**TASK OBJECTIVE:** Determine the count of lines holding the string "image". Return only the number.

****

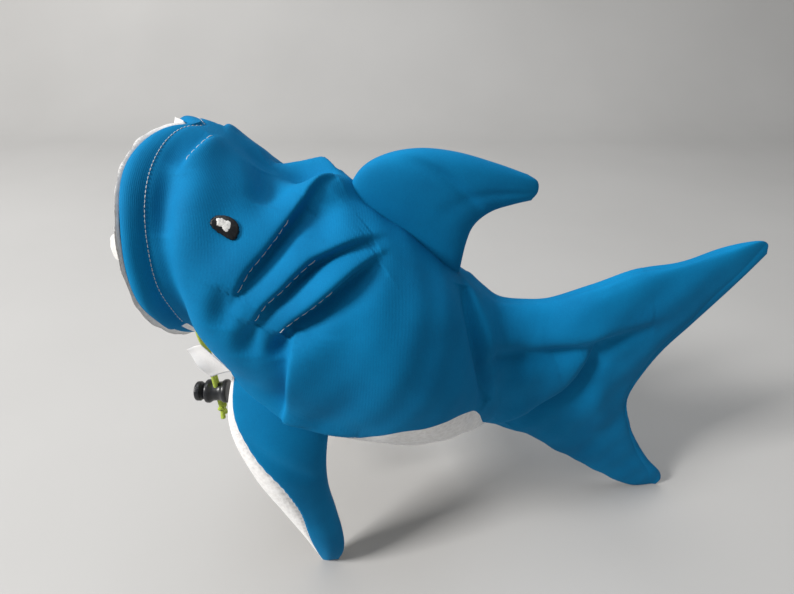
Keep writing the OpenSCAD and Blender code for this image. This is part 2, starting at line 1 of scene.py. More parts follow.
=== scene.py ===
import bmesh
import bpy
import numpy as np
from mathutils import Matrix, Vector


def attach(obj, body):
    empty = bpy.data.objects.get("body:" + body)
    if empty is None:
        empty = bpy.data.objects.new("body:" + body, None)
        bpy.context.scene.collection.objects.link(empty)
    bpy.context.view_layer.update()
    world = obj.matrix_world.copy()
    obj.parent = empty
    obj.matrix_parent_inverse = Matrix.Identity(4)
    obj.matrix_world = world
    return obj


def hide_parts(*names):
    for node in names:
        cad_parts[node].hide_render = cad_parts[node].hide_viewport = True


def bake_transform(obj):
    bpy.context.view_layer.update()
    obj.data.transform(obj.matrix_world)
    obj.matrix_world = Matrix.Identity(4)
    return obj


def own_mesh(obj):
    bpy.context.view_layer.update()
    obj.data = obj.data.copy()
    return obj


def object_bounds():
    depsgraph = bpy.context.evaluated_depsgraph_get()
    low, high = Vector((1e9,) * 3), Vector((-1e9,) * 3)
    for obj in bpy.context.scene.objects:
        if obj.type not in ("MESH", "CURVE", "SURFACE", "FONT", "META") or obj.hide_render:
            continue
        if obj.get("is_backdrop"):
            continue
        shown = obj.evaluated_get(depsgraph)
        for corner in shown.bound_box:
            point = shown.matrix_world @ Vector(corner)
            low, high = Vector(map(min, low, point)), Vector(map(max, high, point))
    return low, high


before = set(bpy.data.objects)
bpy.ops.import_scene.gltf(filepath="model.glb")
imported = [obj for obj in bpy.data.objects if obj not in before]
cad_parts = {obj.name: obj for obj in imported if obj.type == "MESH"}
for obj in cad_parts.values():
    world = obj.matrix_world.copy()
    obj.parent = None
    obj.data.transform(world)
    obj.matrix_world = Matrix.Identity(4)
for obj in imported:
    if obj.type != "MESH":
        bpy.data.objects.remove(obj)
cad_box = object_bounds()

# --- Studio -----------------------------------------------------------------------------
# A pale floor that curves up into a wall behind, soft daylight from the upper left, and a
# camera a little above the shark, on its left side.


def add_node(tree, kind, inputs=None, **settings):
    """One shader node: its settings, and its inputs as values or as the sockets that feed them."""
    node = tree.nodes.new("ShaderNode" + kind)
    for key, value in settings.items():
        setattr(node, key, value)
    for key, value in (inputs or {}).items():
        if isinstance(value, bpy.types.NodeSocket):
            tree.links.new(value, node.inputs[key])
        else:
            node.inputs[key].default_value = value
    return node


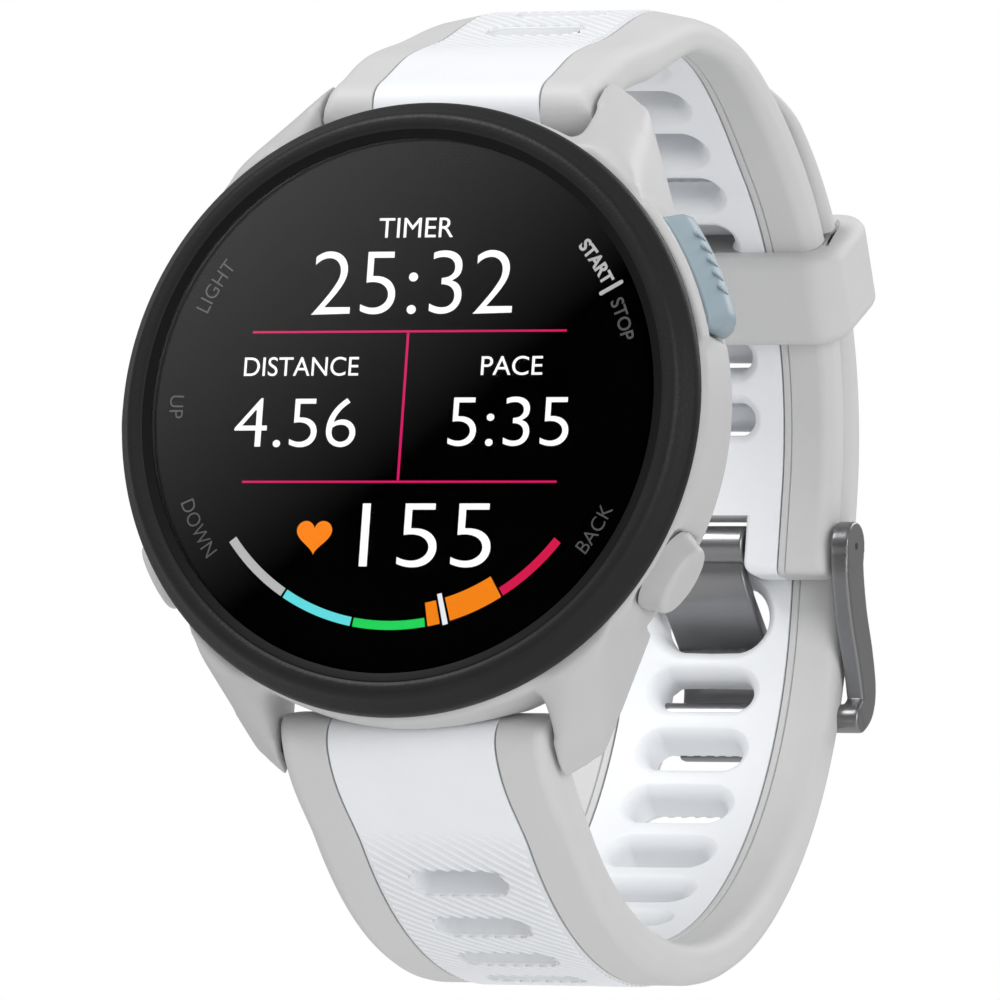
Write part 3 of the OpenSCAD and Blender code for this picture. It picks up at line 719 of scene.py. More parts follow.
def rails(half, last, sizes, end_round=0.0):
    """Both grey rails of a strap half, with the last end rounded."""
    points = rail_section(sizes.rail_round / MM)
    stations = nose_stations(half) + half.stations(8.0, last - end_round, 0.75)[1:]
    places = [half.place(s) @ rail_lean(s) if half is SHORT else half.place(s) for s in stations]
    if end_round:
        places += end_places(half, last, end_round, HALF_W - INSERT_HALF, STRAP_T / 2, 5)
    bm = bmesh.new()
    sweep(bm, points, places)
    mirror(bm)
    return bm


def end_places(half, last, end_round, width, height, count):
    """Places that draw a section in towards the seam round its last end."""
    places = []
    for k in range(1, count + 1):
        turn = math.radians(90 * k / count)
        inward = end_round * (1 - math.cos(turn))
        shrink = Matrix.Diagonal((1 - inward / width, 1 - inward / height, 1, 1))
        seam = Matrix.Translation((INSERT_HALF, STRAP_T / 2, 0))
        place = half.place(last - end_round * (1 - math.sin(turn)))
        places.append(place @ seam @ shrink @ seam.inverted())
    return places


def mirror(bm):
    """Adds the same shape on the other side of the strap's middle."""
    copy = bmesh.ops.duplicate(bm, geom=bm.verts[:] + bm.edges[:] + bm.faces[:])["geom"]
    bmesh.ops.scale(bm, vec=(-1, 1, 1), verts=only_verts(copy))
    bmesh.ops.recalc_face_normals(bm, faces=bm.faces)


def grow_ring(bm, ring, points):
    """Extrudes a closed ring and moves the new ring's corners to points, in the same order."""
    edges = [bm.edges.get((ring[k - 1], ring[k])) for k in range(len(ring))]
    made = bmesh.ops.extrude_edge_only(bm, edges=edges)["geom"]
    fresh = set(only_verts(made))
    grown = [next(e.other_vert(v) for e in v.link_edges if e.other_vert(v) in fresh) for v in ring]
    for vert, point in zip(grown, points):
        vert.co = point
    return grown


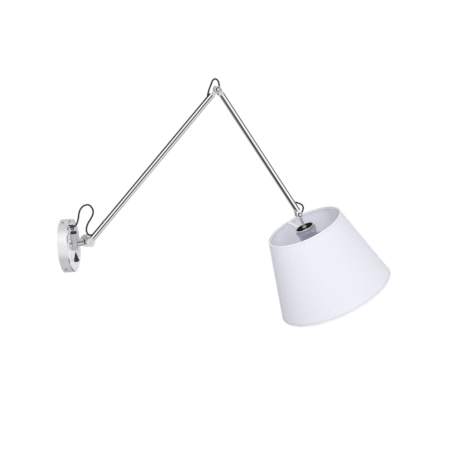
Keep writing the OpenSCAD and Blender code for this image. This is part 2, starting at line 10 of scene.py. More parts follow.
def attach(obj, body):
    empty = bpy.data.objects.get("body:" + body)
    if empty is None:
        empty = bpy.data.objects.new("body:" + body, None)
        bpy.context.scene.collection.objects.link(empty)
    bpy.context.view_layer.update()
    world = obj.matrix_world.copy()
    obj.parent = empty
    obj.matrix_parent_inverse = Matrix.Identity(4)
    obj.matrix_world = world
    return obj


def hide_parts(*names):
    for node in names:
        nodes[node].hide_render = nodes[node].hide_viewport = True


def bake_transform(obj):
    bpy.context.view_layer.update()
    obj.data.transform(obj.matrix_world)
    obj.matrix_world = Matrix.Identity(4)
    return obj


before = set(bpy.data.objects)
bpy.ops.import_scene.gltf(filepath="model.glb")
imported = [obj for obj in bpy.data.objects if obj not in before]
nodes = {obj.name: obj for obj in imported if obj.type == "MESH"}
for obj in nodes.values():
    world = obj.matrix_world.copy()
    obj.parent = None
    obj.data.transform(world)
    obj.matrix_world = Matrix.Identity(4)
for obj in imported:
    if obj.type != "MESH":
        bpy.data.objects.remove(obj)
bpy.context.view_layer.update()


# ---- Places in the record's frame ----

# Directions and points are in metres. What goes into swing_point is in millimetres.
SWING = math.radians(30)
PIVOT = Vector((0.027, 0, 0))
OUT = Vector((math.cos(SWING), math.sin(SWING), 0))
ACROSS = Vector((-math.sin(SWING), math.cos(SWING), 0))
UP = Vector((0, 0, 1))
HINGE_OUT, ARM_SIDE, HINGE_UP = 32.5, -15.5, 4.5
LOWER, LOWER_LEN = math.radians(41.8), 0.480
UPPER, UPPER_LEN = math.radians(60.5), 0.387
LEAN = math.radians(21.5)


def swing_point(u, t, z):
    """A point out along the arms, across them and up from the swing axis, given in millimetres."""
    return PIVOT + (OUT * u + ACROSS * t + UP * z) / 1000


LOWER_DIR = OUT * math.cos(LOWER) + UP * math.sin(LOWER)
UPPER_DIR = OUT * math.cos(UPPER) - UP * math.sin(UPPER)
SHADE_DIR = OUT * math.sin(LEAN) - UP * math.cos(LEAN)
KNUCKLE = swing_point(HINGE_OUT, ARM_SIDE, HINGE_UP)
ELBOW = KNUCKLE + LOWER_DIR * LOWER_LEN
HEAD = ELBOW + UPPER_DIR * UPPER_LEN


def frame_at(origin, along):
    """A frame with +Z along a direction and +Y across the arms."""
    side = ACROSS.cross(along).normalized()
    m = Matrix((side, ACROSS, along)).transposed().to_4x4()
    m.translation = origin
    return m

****

**OUTPUT BELOW:** 2